Hard Money vs. Traditional financing
What is the difference between hard money and traditional financing, and how can you use them both to your advantage? Hard money loans are much shorter and tend to have higher rates than conventional loans. The relatively higher rates are due to the incredibly shorter loan terms and to offset some of the fixed lending costs. Hard money lenders have a much simpler underwriting process, as they only use the asset value to determine if they will lend on a property. This differs significantly from a conventional lender that uses both the asset’s value and the borrower’s creditworthiness.
The asset-only underwiring process allows lenders to close on properties quickly (in as soon as 24hrs at Capital Fund) and lend on distressed properties, where many traditional banks fall short. However, lending on distressed properties and construction also tends to be riskier, and the higher rates are used to mitigate some of that risk.
Buying the property
So, why would you use a higher rate loan? There are many reasons why a borrower might opt for a hard money loan rather than going down the traditional route, such as problems with personal credit or the long process that conventional banks use to approve a loan. Despite the lower rates, traditional lenders require a nauseating amount of information to get approved. From months of bank statements to years of tax returns, and extensive credit history. The whole process may take be as long as 60-90 days before an investor gets to the closing table.
In any business, the cliché time is money rings true, but that is especially poignant in real estate. Today’s housing market is a seller’s market, where offers are plenty and supply is rare. Investors need to piece together offer packages that are not only priced competitively but also have the quickest closing time. Turning in an offer with a 60-90 day close so you can hear back from a big box lender may cost you the whole deal. In these situations, investors turn to private hard money to close deals quickly (in as soon as 24hrs) and have a much more streamlined process than traditional lenders. Some investors may even offset a hard money loan’s carrying cost by offering a competitive price sweetened by a quick close.
Don’t Forget About Rehab
Using hard money to finance the acquisition of the property is a great strategy to leverage your cash during the sale process, but to also allow for rehab funds. Real estate investors have to budget beyond the initial down payment and have to also include items like closing costs, loan carrying costs, and more.

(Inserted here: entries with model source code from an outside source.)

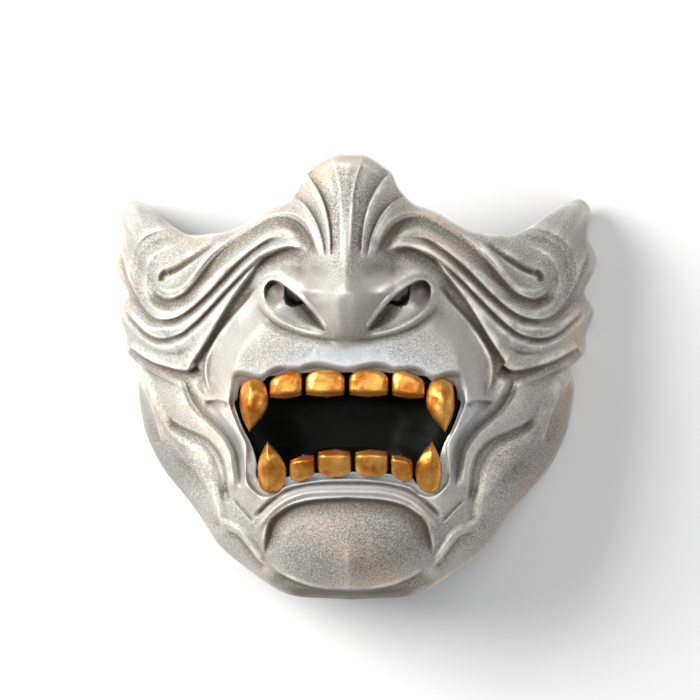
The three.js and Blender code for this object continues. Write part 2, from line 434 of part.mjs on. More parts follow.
// The deepest cut within a few survey points, smoothed, so that the inside passes below every groove.
function deepestNearby(depth) {
  const pass = (rows, reach, pick) => rows.map((row, i) => row.map((_, j) => {
    const near = [];
    for (let k = -reach; k <= reach; k++) {
      const a = rows[Math.min(ACROSS, Math.max(0, i + k))][j];
      const b = row[Math.min(OUTWARD, Math.max(0, j + k))];
      near.push(a, b);
    }
    return pick(near);
  }));
  const lowest = (values) => Math.min(...values);
  const average = (values) => values.reduce((sum, value) => sum + value, 0) / values.length;
  return pass(pass(pass(depth, 7, lowest), 7, average), 7, average);
}

function insideOf({ face, depth, spokes }) {
  const below = deepestNearby(depth);
  return spokes.map((line, i) => {
    const rimDrop = Math.min(TOP_RIM_DROP, line.height * 0.3);
    const height = line.height - rimDrop;
    const row = [];
    for (let j = 0; j <= OUTWARD; j++) {
      const t = j / OUTWARD;
      const x = mix(line.start[0], line.inner[0], t);
      const y = mix(line.start[1], line.inner[1], t);
      const behind = front(x, y) + 0.8 * nose(x, y) * ease((1 - t) / 0.12) - WALL * 1.15 + below[i][j];
      const general = height + (behind - height) * rollOff(t, line.roundness);
      const flat = mouthFront(x, y) - GUM_DEPTH - WALL;
      const wanted = mix(flat, general, ease((t - 0.14) / 0.1));
      row.push([x, y, Math.min(wanted, face[i][j][2] - THINNEST * rollOff(t, line.roundness))]);
    }
    return row;
  });
}

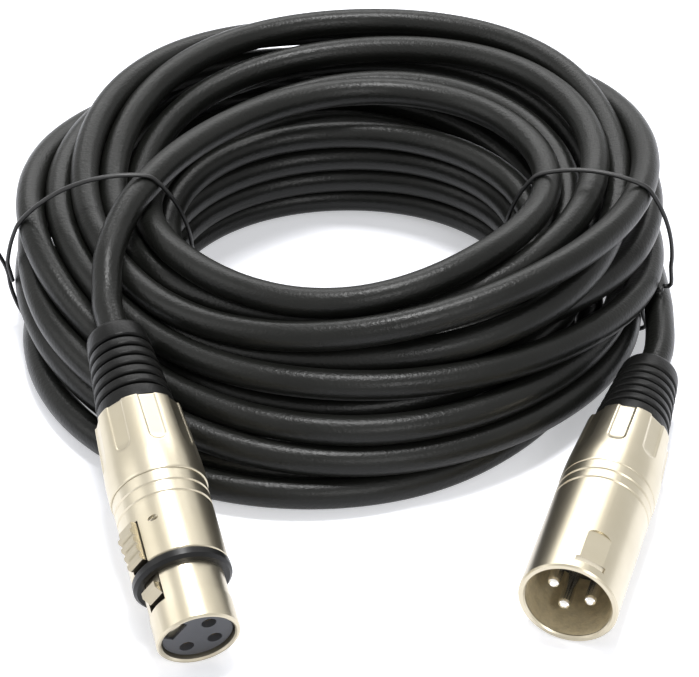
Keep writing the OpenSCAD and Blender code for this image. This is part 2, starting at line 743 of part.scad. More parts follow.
module male_lead() color([0.08, 0.08, 0.08]) lead(male_exit, male_heading, 0, male_route);

// The two ends pass side by side
module tie(loop, foot, bearing) {
    out = [cos(bearing), sin(bearing), 0];
    side = [-sin(bearing), cos(bearing), 0];
    last = len(loop) - 1;
    path = [
        for (i = [0 : last])
        foot + out * (coil_inner_r + loop[i][0]) + side * 1.4 * tie_d * (i / last - 0.5)
            + [0, 0, loop[i][1]]
    ];
    translate(-middle) tube(path, tie_d / 2, 8, side);
}

module left_tie() color([0.05, 0.05, 0.05]) tie(left_loop, left_foot, left_bearing);

module right_tie() color([0.05, 0.05, 0.05]) tie(right_loop, right_foot, right_bearing);

female_shell();
female_insert();
socket_contact(0);  // socket_contact_1
socket_contact(1);  // socket_contact_2
socket_contact(2);  // socket_contact_3
seal_ring();
latch();
latch_pivot();
latch_spring();
female_cores();
female_chuck();
female_cable_end();
female_sleeve();
female_boot();
male_shell();
male_insert();
contact_pin(0);  // contact_pin_1
contact_pin(1);  // contact_pin_2
contact_pin(2);  // contact_pin_3
male_cores();
male_chuck();
male_cable_end();
male_sleeve();
male_boot();
cable_coil();
female_lead();
male_lead();
left_tie();
right_tie();
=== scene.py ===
import json
import math
import bpy
import numpy as np
from mathutils import Matrix, Vector

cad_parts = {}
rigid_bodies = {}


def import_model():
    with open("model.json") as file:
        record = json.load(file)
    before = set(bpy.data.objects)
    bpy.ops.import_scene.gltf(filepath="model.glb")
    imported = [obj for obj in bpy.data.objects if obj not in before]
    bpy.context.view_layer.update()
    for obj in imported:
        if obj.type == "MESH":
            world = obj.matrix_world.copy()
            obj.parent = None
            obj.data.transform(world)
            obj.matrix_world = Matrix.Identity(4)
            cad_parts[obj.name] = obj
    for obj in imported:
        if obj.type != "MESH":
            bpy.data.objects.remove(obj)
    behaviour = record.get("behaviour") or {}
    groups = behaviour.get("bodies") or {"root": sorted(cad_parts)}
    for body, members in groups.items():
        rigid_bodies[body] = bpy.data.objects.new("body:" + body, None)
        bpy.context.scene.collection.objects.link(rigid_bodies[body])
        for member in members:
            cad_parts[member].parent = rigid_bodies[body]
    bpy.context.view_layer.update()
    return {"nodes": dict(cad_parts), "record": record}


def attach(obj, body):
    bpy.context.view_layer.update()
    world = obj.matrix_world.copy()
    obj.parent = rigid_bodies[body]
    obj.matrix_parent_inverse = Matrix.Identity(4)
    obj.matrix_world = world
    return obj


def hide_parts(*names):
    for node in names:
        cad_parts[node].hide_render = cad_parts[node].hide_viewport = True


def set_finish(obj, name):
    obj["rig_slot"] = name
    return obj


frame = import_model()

nodes = frame["nodes"]
mm = 0.001

# The coil's own middle in the part's frame, in millimetres. Cord points are given from it
coilMiddle = np.array([1.9, 22.035, 0.0])


def world(points):
    return (np.asarray(points, float) + coilMiddle) * mm


def unit(v):
    return v / np.linalg.norm(v)


# Camera: above the connectors, looking down over them at the coil

shot = {
    "place": (0.0035, -0.39895, 0.315),
    "pitch": 37.6,
    "lens": 122.06,
}
cameraData = bpy.data.cameras.new("camera")
cameraData.lens = shot["lens"]
cameraData.sensor_width = 36
camera = bpy.data.objects.new("camera", cameraData)
camera.location = shot["place"]
camera.rotation_euler = (math.radians(90 - shot["pitch"]), 0, 0)
bpy.context.scene.collection.objects.link(camera)
bpy.context.scene.camera = camera


# Mesh helpers

def addPiece(name, points, faces, uvs=None):
    mesh = bpy.data.meshes.new(name)
    mesh.from_pydata([tuple(p) for p in points], [], faces)
    if uvs is not None:
        layer = mesh.uv_layers.new(name="along")
        loops = np.empty(len(mesh.loops), dtype=np.int32)
        mesh.loops.foreach_get("vertex_index", loops)
        layer.data.foreach_set("uv", np.asarray(uvs, np.float32)[loops].ravel())
    mesh.shade_smooth()
    mesh.validate()
    piece = bpy.data.objects.new(name, mesh)
    bpy.context.scene.collection.objects.link(piece)
    return piece


# Smooth curve through points, perSpan samples for each span
def throughPoints(points, perSpan):
    p = np.asarray(points, float)
    q = np.vstack([2 * p[0] - p[1], p, 2 * p[-1] - p[-2]])
    u = np.linspace(0, 1, perSpan, endpoint=False)[:, None]
    spans = []
    for a, b, c, d in zip(q[:-3], q[1:-2], q[2:-1], q[3:]):
        spans.append(0.5 * (2 * b + (c - a) * u + (2 * a - 5 * b + 4 * c - d) * u ** 2
                            + (3 * b - a - 3 * c + d) * u ** 3))
    return np.vstack(spans + [p[-1:]])


def evenly(points, step):
    gaps = np.linalg.norm(np.diff(points, axis=0), axis=1)
    run = np.concatenate([[0], np.cumsum(gaps)])
    marks = np.linspace(0, run[-1], max(2, int(round(run[-1] / step))) + 1)
    return np.stack([np.interp(marks, run, points[:, k]) for k in range(3)], axis=1)


def lengthOf(points):
    return float(np.linalg.norm(np.diff(points, axis=0), axis=1).sum())


# Closed tube along path. flat squeezes it at right angles to across
def sweepTube(name, path, radius, sides, flat=1.0, across=None):
    path = np.asarray(path, float)
    tangents = np.gradient(path, axis=0)
    tangents /= np.linalg.norm(tangents, axis=1)[:, None]
    side = np.cross(tangents[0], across if across is not None else (0, 0, 1))
    side = unit(side)
    points, uvs, run = [], [], 0.0
    turn = np.linspace(0, 2 * math.pi, sides, endpoint=False)
    for i, (p, t) in enumerate(zip(path, tangents)):
        if across is not None:
            side = np.cross(t, across)
        side = unit(side - t * side.dot(t))
        other = np.cross(t, side)
        if i:
            run += np.linalg.norm(p - path[i - 1])
        points.append(p + radius * (flat * np.cos(turn)[:, None] * side + np.sin(turn)[:, None] * other))
        uvs += [(run, k / sides) for k in range(sides)]
    n = len(path)
    faces = [
        (i * sides + k, i * sides + (k + 1) % sides, (i + 1) * sides + (k + 1) % sides, (i + 1) * sides + k)
        for i in range(n - 1) for k in range(sides)
    ]
    faces.append(tuple(range(sides - 1, -1, -1)))
    faces.append(tuple((n - 1) * sides + k for k in range(sides)))
    return addPiece(name, np.vstack(points), faces, uvs)


# Cable: from the socket's boot, round the coil, to the plug's boot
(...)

Having more cash available in your bank account will allow you to get started on the rehab right away, which is important so that your investment property can hit the market again as soon as possible. If funds are tight, Capital Fund can even finance 100% of the rehab cost. Some more experienced investors understand the power of leveraging their cash or resources even further. For example, an investor could get reimbursed for rehab costs during the final stages of home improvements. Doing so may provide the necessary capital to tackle an additional property while the others take some time to close with a consumer buyer. Having this extra cash in your bank account is a necessary step when applying to refinance through a long-term lender since they will pull bank statements and credit for loan approval.
Cash-out, Start over
If you are planning on using the property as a rental, then the next step is to refinance. There are two options of refinancing, you can either refinance with a private lender or into a long-term 30- or 15-year mortgage. The bank will be much more accepting to lend on this property now that it has been renovated and even get higher loan amounts now that value was added to the home. Investors may pull equity from the property with a refinance in both the hard money and conventional scenarios. The cash that you get from the refinance will put you in a much better position to start a new project now that you have a cash-flowing asset and the equity from your past project to go and find a new deal.